Ah frustrating! I'm surprised Tyler didn't say yes, given your previous blog posts. 

Random thought - maybe it's worth applying to EAF/LTFF for replicating EA specific papers?

Yeah, I've tried to think of empirical EA-related papers that would be informative to replicate; so far it looks like air pollution might be a good topic. The problem is that many EA-relevant papers are theoretical and hence not amenable to my style of replication.

Would the Institute for Replication incorporate insights/methods from replication markets?

Possibly! Anna Dreber is on the board of both.

Thanks for sharing your proposal Michael. The institute looks great. Finding ways to incentivise replication is something I consider to be really important. 

A couple of questions.
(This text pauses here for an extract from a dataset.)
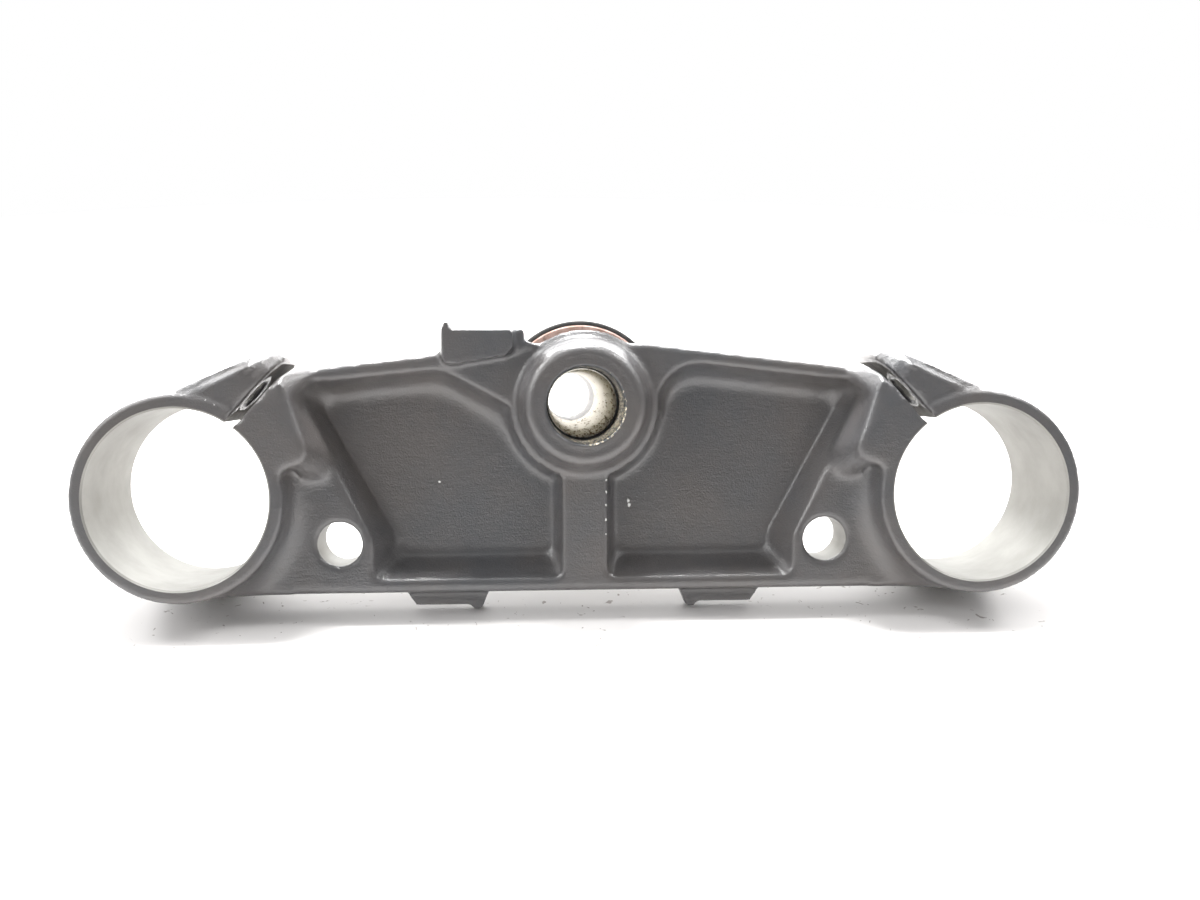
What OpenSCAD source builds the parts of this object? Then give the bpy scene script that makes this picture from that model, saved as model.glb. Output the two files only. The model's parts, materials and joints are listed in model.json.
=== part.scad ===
// Lower triple clamp of a motorcycle, with its steering stem, dust seal and bearing race.
// The casting is drawn face on: x to the right, y up, and depth away from the viewer, with
// the stem axis at x = 0, y = 0 and the underside of the clamp rings at depth 0.

/* [Fork clamps] */
// Distance between the two fork bores
fork_spacing = 224; // [212:1:236]
// Distance from the stem axis down to the line of the fork bores
fork_offset = 25.2; // [22:0.2:30]
// Diameter of each fork bore
fork_d = 50; // [46:0.5:52]
// Wall of each clamp ring
ring_wall = 3.9; // [3.4:0.1:5]
// Depth of the rings along the forks
ring_depth = 39; // [36:0.5:44]
// Chamfer at both ends of the fork bores
bore_chamfer = 0.5; // [0.2:0.1:1]

/* [Pinch joint] */
// Width of the saw cut in each ring
slit_w = 2.9; // [2:0.1:4]
// Angle of the saw cut above the line of the fork bores
slit_angle = 49; // [46:1:52]
// Distance of the cut's middle from the bore's centre
slit_shift = 2.35; // [1:0.05:3]
// Reach of the lugs from the bore's centre
lug_reach = 48.3; // [47.5:0.1:50]
// Radius of the lugs' rounded ends, front and back
lug_round = 13; // [8:0.5:15]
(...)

I am curious what probability you would place on the Institute significantly increasing acceptances of replications in top journals? More abstractly, I wonder if a dedicated instituted could help  change social norms in academia around replication. Do you have any thoughts about this? 

Lastly, did you receive any feedback from FTX? 

I'm not sure if top journals would publish replications. They seem to get prestige from publishing original research, but maybe if replication was higher status, they would do it. I mainly see the benefit of systematic replication in inducing researchers to improve the quality of their research, so we'd actually see fewer negative replications. (Another issue is that only negative replications are 'interesting'.)

I think changing norms is possible. A lot of journals now have a data editor who ensures 'push-button' reproducibility: the data and code are available, and you can run a script that produces all of the results in the paper. This is a big improvement over 10-15 years ago when code wasn't available, or didn't reproduce results.

I didn't get any feedback from FTX.

Using prediction markets, we could set up markets on whether a paper will be retracted or have a comment published about it (for example, this). If the price is low, replicators could profit by using insider information: by scrutinizing the paper and writing up a comment, you can make the event realize 'Yes'.